In honor of his induction into the HOF this year, here’s a list of every first round draft pick the Raiders have made since taking Charles Woodson fourth overall in 1998:

1998, Pick 23 — Mo Collins (OG, Florida): mediocre lineman who spent 6 years in the NFL

1999, Pick 18 — Matt Stinchcomb (OG, Georgia): could never stay healthy

2000, Pick 17 — Sebastian Janikowski (K, Florida State): it doesn’t matter that he was one of the best in the league, the Raiders will always be mocked for taking a K in the first round

2001, Pick 28 — Derrick Gibson (SS. Florida State): drafted because he was fast, made three INTs in his six-season career

2002, Pick 17 — Phillip Buchanon (CB, Miami): had a decent nine-year career, spending only a third of it with the Raiders

2002, Pick 23 — Napoleon Harris (LB, Northwestern): has spent more time as an Illinois state senator than he did as an NFL player

2003, Pick 31 — Nnamdi Asomugha (CB, California): holy shit a pick that actually worked out — one of the best Raiders players of the millennium

2003, Pick 32 — Tyler Brayton (DE, Colorado): not great but not bad either — mostly known for kneeing Jerramy Stevens in the nuts

2004, Pick 2 — Robert Gallery (OT, Iowa): only Todd Marinovich is considered a bigger (literally and metaphorically) draft bust as a lineman

2005, Pick 23 — Fabian Washington (CB, Nebraska): nah we don’t need Aaron Rodgers, we’ve got Kerry Collins — but draft Andrew Walter in the third round just in case

2006, Pick 7 — Michael Huff (SS, Texas): as I mentioned this draft ended up being kind of a crap shoot so I can’t be too pissed

2007, Pick 1 — JaMarcus Russell (QB, LSU): fine I said his name

2008, Pick 4 — Darren McFadden (RB, Arkansas): honestly not a bad choice, but just could never stay consistently healthy

2009, Pick 7 — Darrius Heyward-Bey (WR, Maryland): the stereotypical Al Davis pick, and not in a good way

2010, Pick 8 — Rolando McClain (LB, Alabama): after this point I wasn’t upset we wasted the next two first round picks on Carson Palmer — we would’ve fucked them up anyway

2013, Pick 12 — D.J. Hayden (CB, Houston): a perfect example of the previous point

2014, Pick 5 — Khalil Mack (LB, Buffalo): a pick so perfect even the Raiders couldn’t mess it up — on track to be the best Raider since Charles Woodson until we traded him

2015, Pick 4 — Amari Cooper (WR, Alabama): for all of his drops, he’s still arguably the best WR the Raiders have had since Randy Moss — oh god that’s depressing

2016, Pick 14 — Karl Joseph (FS, West Virginia): maybe the second go-around with the Raiders will be better (it won’t)

2017, Pick 24 — Gareon Conley (CB, Ohio State): not even in the NFL anymore

2018, Pick 15 — Kolton Miller (OT, UCLA): somehow one of our most solid picks in decades

2019, Pick 4 — Clelin Ferrell (DE, Clemson): a longer reach than Manute Bol

2019, Pick 24 — Josh Jacobs (RB, Alabama): please don’t trade him in a few years like you did with Mack and Cooper

2019, Pick 27 — Johnathan Abram (SS, Mississippi State): has the potential to be great if he ever gets his head out of his ass

2020, Pick 12 — Henry Ruggs (WR, Alabama): has the unfortunate potential of turning into a stereotypical Al Davis pick

2020, Pick 19 — Damon Arnette (CB, Ohio State): I still don’t know who he is

Unless Ferrell, Abram, Ruggs, and Arnette drastically improve, I count five good picks (six if you count Kolton Miller) made in the first round in the past 26 selections.
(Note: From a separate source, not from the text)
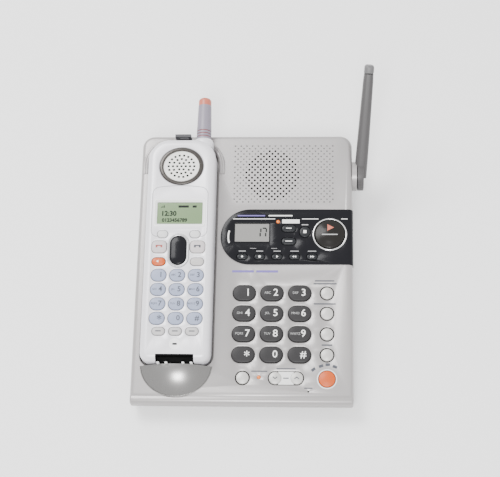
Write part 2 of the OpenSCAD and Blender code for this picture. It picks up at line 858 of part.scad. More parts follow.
module earpiece_receiver() {
    color("#2c2d30") {
        from_head(0, ear_t, handset_thick - 8.4) cylinder(r = 13, h = 5);
        from_head(0, ear_t, handset_thick - 11.4) cylinder(r = 7, h = 3.5);
    }
}

module handset_display_window() {
    color("#b7c98a", 0.6) from_head(0, lcd_t, handset_thick - 1.6) linear_extrude(1.4)
        square([lcd[0] - 2 * eps, lcd[1] - 2 * eps], center = true);
}

module handset_circuit_board() {
    board = [handset_w - 2 * shell - 7, handset_len - 58];
    color("#2f6b3c") {
        difference() {
            on_handset(-board[0] / 2, 6, pcb_z) cube([board[0], board[1], pcb_t]);
            for (at = handset_screw_at) on_handset(at[0], at[1], pcb_z - 1) cylinder(r = 3.5, h = 4);
        }
        from_head(-lcd[0] / 2, lcd_t + lcd[1] / 2, pcb_z + pcb_t - eps)
            cube([lcd[0], lcd[1], handset_thick - 2 - pcb_z - pcb_t]);
    }
}

// Stub with grip grooves near its root
module handset_antenna() {
    color("#8d8c96") {
        from_head(stub_x, 7.9, stub_z) rotate([-90, 0, 0]) cylinder(r = 5, h = 9);
        difference() {
            from_head(stub_x, -0.6, stub_z) rotate([-90, 0, 0])
                cylinder(r1 = stub_r[0], r2 = stub_r[1], h = stub_len - lamp_len);
            for (i = [0:2]) from_head(stub_x, -5 - 3 * i, stub_z) rotate([-90, 0, 0]) difference() {
                cylinder(r = 9, h = 0.9);
                cylinder(r = 5.8, h = 0.9);
            }
        }
    }
}

// Light cap on the stub that shows an incoming call
module handset_antenna_lamp() {
    color("salmon") from_head(stub_x, -0.6 - stub_len + lamp_len, stub_z) rotate([-90, 0, 0])
        rotate_extrude() intersection() {
            union() {
                square([stub_r[1] - 2.5, lamp_len]);
                square([stub_r[1] - 0.1, lamp_len - 2.5]);
                translate([stub_r[1] - 2.6, lamp_len - 2.5]) circle(2.5);
            }
            square([20, 20]);
        }
}

module handset_charge_contacts() {
    color("gold") for (side = [-1, 1])
        on_handset(side * contact_x - 2, contact_recess[1] - 0.6, 1.2) cube([4, 0.6, 11]);
}

module handset_screws() {
    color("lightgray") for (at = handset_screw_at) on_handset(at[0], at[1], 1.2) {
        cylinder(r = 2.6, h = 1.7);
        cylinder(r = 1.1, h = split_t + 5);
    }
}

// One silicone moulding: twelve dial caps, three function caps, two soft keys and
// the menu cap, on a thin web that runs round the separate keys
module handset_keypad() {
    cap_h = handset_thick + pad_rise - web_z;
    color("#a9b3c4") {
        from_head(0, (pad_t + function_t) / 2 + 0.6, web_z) linear_extrude(web_t)
            square([2 * web_half, function_t - pad_t + 13], center = true);
        for (side = [-1, 1]) {
            from_head(side * (web_half - 0.8), (soft_key_t + pad_t) / 2, web_z) linear_extrude(web_t)
                square([1.4, pad_t - soft_key_t + 7], center = true);
            from_head(side * (web_half - 8.3), soft_key_t, web_z) linear_extrude(web_t)
                square([16, 7.4], center = true);
            cap(side * soft_x, soft_key_t, cap_h) stadium(soft_key[0], soft_key[1]);
        }
        from_head(web_half - 7.3, speaker_row_t, web_z) linear_extrude(web_t)
            square([14, 7.4], center = true);
        cap(talk_x, speaker_row_t, cap_h) stadium(wide_key[0], wide_key[1]);
        for (column = [-1:1], row = [0:3])
            cap(column * pad_dx, pad_t + row * pad_dt, cap_h) stadium(pad_key[0], pad_key[1]);
        for (column = [-1:1])
            cap(column * function_dx, function_t, cap_h) stadium(function_key[0], function_key[1]);
    }
}

module cap(x, t, height)
    from_head(x, t, web_z) linear_extrude(height) children();

// A hard key of the handset: a cap over a plunger
module handset_key(x, t) {
    from_head(x, t, web_z) linear_extrude(handset_thick + pad_rise - web_z) children(0);
    from_head(x, t, web_z) linear_extrude(web_t) children(1);
    from_head(x, t, pcb_z + pcb_t + pad_travel + 0.4) cylinder(r = 2, h = 4);
}

module talk_shape(grow)
    rounded_rect(talk_key_size[0] + grow, talk_key_size[1] + grow, 3.5);

module talk_key() {
    color("#a9b3c4") handset_key(-talk_x, talk_t) {
        talk_shape(0);
        talk_shape(1.4);
    }
}

module off_key() {
    color("#a9b3c4") handset_key(talk_x, talk_t) {
        talk_shape(0);
        talk_shape(1.4);
    }
}

module handset_speaker_key() {
    color("darkorange") handset_key(-talk_x, speaker_row_t) {
        stadium(wide_key[0], wide_key[1]);
        stadium(wide_key[0] + 1.4, wide_key[1] + 1.4);
    }
}

// Rocker that tips up and down about the nibs at its middle
module navigator_key() {
    color("#1b1c1f") {
        from_head(0, nav_t, web_z - 0.6) linear_extrude(handset_thick + pad_rise - web_z + 0.6)
            stadium(nav_size[0], nav_size[1]);
        from_head(0, nav_t, web_z - 2.4) cylinder(r = 2, h = 2.5);
        from_head(-nav_size[0] / 2 - 1, nav_t, web_z + 0.4) rotate([0, 90, 0])
            cylinder(r = nib_r, h = nav_size[0] + 2);
    }
}

base_top_cover();
base_bottom_cover();
answering_panel();
base_display_window();
base_circuit_board();
loudspeaker();
base_charge_contacts();
line_jack();
power_jack();
rubber_feet();
base_screws();
lamp_lenses();
antenna_mount();
cradle_hook();
base_antenna();
dial_key(0, 0);  // dial_key_1
dial_key(1, 0);  // dial_key_2
dial_key(2, 0);  // dial_key_3
dial_key(0, 1);  // dial_key_4
dial_key(1, 1);  // dial_key_5
dial_key(2, 1);  // dial_key_6
dial_key(0, 2);  // dial_key_7
dial_key(1, 2);  // dial_key_8
dial_key(2, 2);  // dial_key_9
dial_key(0, 3);  // dial_key_star
dial_key(1, 3);  // dial_key_0
dial_key(2, 3);  // dial_key_hash
round_key(round_x, dial_s + 3 * dial_ds, round_key_d, "silver");  // locator_key
round_key(round_x, dial_s + 2 * dial_ds, round_key_d, "silver");  // call_wait_key
round_key(round_x, dial_s + dial_ds, round_key_d, "silver");  // redial_key
round_key(round_x, dial_s, round_key_d, "silver");  // conference_key
round_key(dial_x, bottom_row_s, round_key_d, "silver");  // hold_key
round_key(round_x, bottom_row_s - 0.5, speaker_key_d, "darkorange");  // speakerphone_key
volume_key();
message_key();
panel_key(panel_x + 46, panel_s + 4.2, 9, 9.6, 0.5);  // stop_key
panel_key(panel_x + 32.6, panel_s - 4.2, 12, 6, 0.5);  // erase_key
panel_key(panel_x + 32.6, panel_s + 7.2, 12, 6, 0.5);  // answer_on_key
small_panel_key(0);  // memo_key
small_panel_key(1);  // greeting_record_key
small_panel_key(2);  // greeting_check_key
small_panel_key(3);  // repeat_key
small_panel_key(4);  // skip_key
handset_front_shell();
handset_rear_shell();
battery_door();
battery_pack();
earpiece_grille();
earpiece_receiver();
handset_display_window();
handset_circuit_board();
handset_antenna();
handset_antenna_lamp();
handset_charge_contacts();
handset_screws();
handset_keypad();
talk_key();
off_key();
handset_speaker_key();
navigator_key();
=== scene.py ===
"""Cordless telephone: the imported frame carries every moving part, and this script gives the set its looks."""
import json
import math

import bmesh
import bpy
from mathutils import Matrix, Vector


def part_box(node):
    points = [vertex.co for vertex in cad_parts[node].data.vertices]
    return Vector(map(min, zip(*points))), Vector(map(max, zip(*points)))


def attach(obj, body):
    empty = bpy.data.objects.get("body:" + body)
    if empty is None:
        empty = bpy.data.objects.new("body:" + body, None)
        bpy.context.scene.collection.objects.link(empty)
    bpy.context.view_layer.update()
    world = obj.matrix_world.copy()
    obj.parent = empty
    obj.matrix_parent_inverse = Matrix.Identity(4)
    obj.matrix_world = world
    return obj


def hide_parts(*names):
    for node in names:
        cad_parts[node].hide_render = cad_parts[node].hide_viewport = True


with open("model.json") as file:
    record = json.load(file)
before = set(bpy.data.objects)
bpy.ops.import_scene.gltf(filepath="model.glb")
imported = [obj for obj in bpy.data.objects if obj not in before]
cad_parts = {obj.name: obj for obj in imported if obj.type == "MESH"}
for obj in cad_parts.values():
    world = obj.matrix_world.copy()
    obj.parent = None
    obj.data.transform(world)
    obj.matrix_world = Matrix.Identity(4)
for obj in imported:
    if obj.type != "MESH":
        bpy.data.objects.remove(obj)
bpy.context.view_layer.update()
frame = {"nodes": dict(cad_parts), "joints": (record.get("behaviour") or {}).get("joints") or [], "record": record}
record = frame["record"]

# ---- Sizes, in millimetres, and the frames that the parts are drawn in ----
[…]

That’s a success rate of less than 20%. One of those picks was Seabass, who let’s be honest was a K taken in the first round. The other four are Asomugha (should’ve been a Raider for life), Mack, Cooper (both traded within four seasons of being drafted), and Jacobs. So basically there’s at least a 95% chance that the Raiders either shit the bed in the first round (and have to pray someone like Maxx Crosby blossoms out of nowhere from the later rounds) or trade their rare good pick in just a few years.

I have literally no faith that the draft can have any positive change, which is particularly depressing because this year there MUST be change within the Silver and Black. 2018 was just shit. 2019 saw a promising start slip away in the second half of the season. 2020 was 2019 on steroids, magnified to the greatest, shittiest extreme. We’re approaching the halfway point of Jon Gruden’s massive contract and all we have to show for it are two embarrassing collapses. This is a make-or-break year for the team, especially Derek Carr. 

So far, Las Vegas has hired Gus Bradley as defensive coordinator (the milkiest of milktoast hires), added Yannick Ngakoue (a genuinely good move), and added a bunch of players highlighted by Quinton Jefferson and Solomon Thomas (not exactly household names). Sure I love Kenyan Drake, but our biggest issue wasn’t a backup for Jacobs. One of our biggest issues is now offensive line, because we decided to trade Trent Brown, Rodney Hudson, and Gabe Jackson for some fucking reason. Instead of using all available resources to upgrade our biggest need (defense), the Raiders will probably spend their first round pick on an offensive lineman, trying to solve a problem we invented for ourselves. Knowing our draft luck, he’ll probably be mediocre at best. 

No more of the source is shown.